Berhasilnya poin-poin tersebut membuat
beberapa orang (saya mengindikasikannya sebagai proyek gelap Chicago Bulls,
untuk memperbaiki kredibilitasnya) ingin mendeklarasikan Jox sebagai orang
nomor satu di Republik sulap. Republik yang sangat sakti. Dimana semua hal gaib
dan magis bisa dilakukan tanpa orang lain yang melihatnya tahu. Republik sulap
sendiri adalah republik yang berbasis kepulauan-kepulauan. Jumlah pulaunya
melebihi 10.000 dan hampir semuanya indah. Bahkan beberapa waktu lalu,
Pesepakbola dunia yang terkenal seperti Kristiano mau bermain di kompetisi
sepakbola Liga Sulap suatu hari nanti. Ia hanya meminta bayarab sebuah pulau
Hali Devarta.
Republik sulap sendiri sebenarnya adalah
sebuah kasur yang empuk bagi para kapitalis wahid dunia. Mereka berlomba-lomba
menjajakan tampilan berhalanya di republik ini. Sekalipun orang-orang di
Republik ini pandai sulap, mereka tak bisa menyulap para kapitalis yang terus
mendisplay kenikmatan pasca era modern. Mereka kerap tunduh dan patuh terhadap
dollar ataupun poundsterling.
Deklarasi tersebut ternyata bukan omong kosong.
Queen, selaku ketua umum Chicago Bulls mempromosikan Jox untuk maju sebagai
calon pemimpin Republik Sulap. Queen sendiri sudah beberapa kali mencalonkan
diri sebagai calon pemimpin, ia selalu gagal. Faktor ayahnya adalah legenda
Republik Sulap belumlah cukup mengangkat kredibilitasnya. Saat promosi calon di titahkan, belum ada
konfirmasi resmi dari Jox. Waktu itu, Jox bilang ia hanya fokus menangani Joker
bersama rekan sejawatnya, Uhuk Batuk.
Waktu bergantu, bulan berganti dan suara burung tetap berkumandang
sebagaimana seharusnya. Jox akhirnya menyetujui hasil rapat Chichago Bulls
untuk menjadikannya sebagai calon pemimpin Republik Sulap. Dengan demikian, Jox
meninggalkan Uhuk, patner kerjanya untuk mengurusi Kota Joker. Ia juga
mengingkari perjanjian Rock Wrote, menghianati warga Joker, serta mengkhianati
sumpahnya kepada tuhan. Jox is a judas?
I dunno.
Yang jelas, ada sebuah hadist yang
menggambarkan keadaan ini:
"Kamu
lemah, dan ini adalah amanah sekaligus dapat menjadi sebab kenistaan dan
penyesalan di hari kemudian (bila
disia-siakan)." (H R. Muslim).
Berikut adalah beberapa hal yang bisa
ditafsirkan:
Pertama: Jox menyiayiakan amanah untuk
memimpin Joker selama lima tahun kedepan.
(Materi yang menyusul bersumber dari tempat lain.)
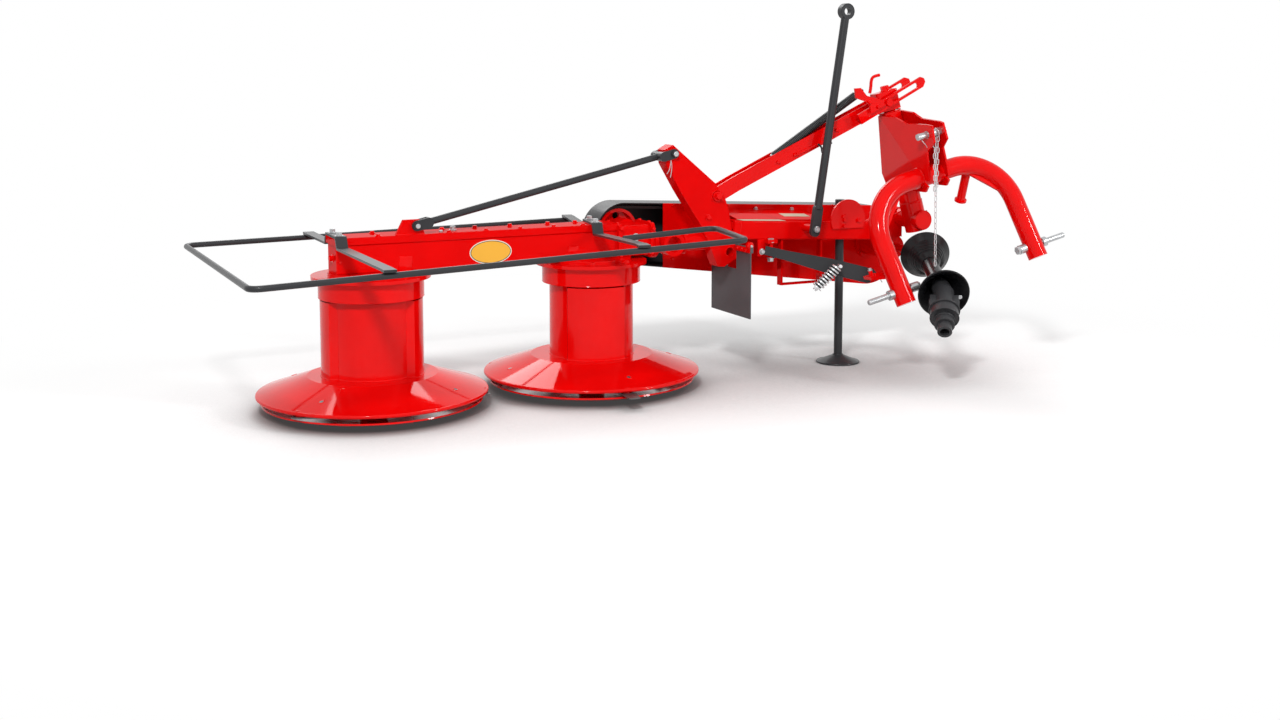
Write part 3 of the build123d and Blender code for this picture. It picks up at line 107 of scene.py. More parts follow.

Kedua: Jox menghianati janjinya terhadap warga
Joker, Rock wrote serta kepada tuhannya.
Ketiga: Jox masih memiliki janji yang belum ia
realisasikan kepada warga Joker.
Keempat: Jox terlalu lemah, Jox terlalu mudah
mengamini semua titah Queen.
Kelima:
Jika Jox nantinya memimpin Republik Sulap, bisakah ia amanah?.
Keenam: Amanah yang diabaikan oleh Jox akan
menjadi sebuah penyesalan bagi Jox pribadi
Pesan moral dari tulisan ini: Jangan jadi
seperti Jox. Jadilah dirimu yang busuk dan apa adanya.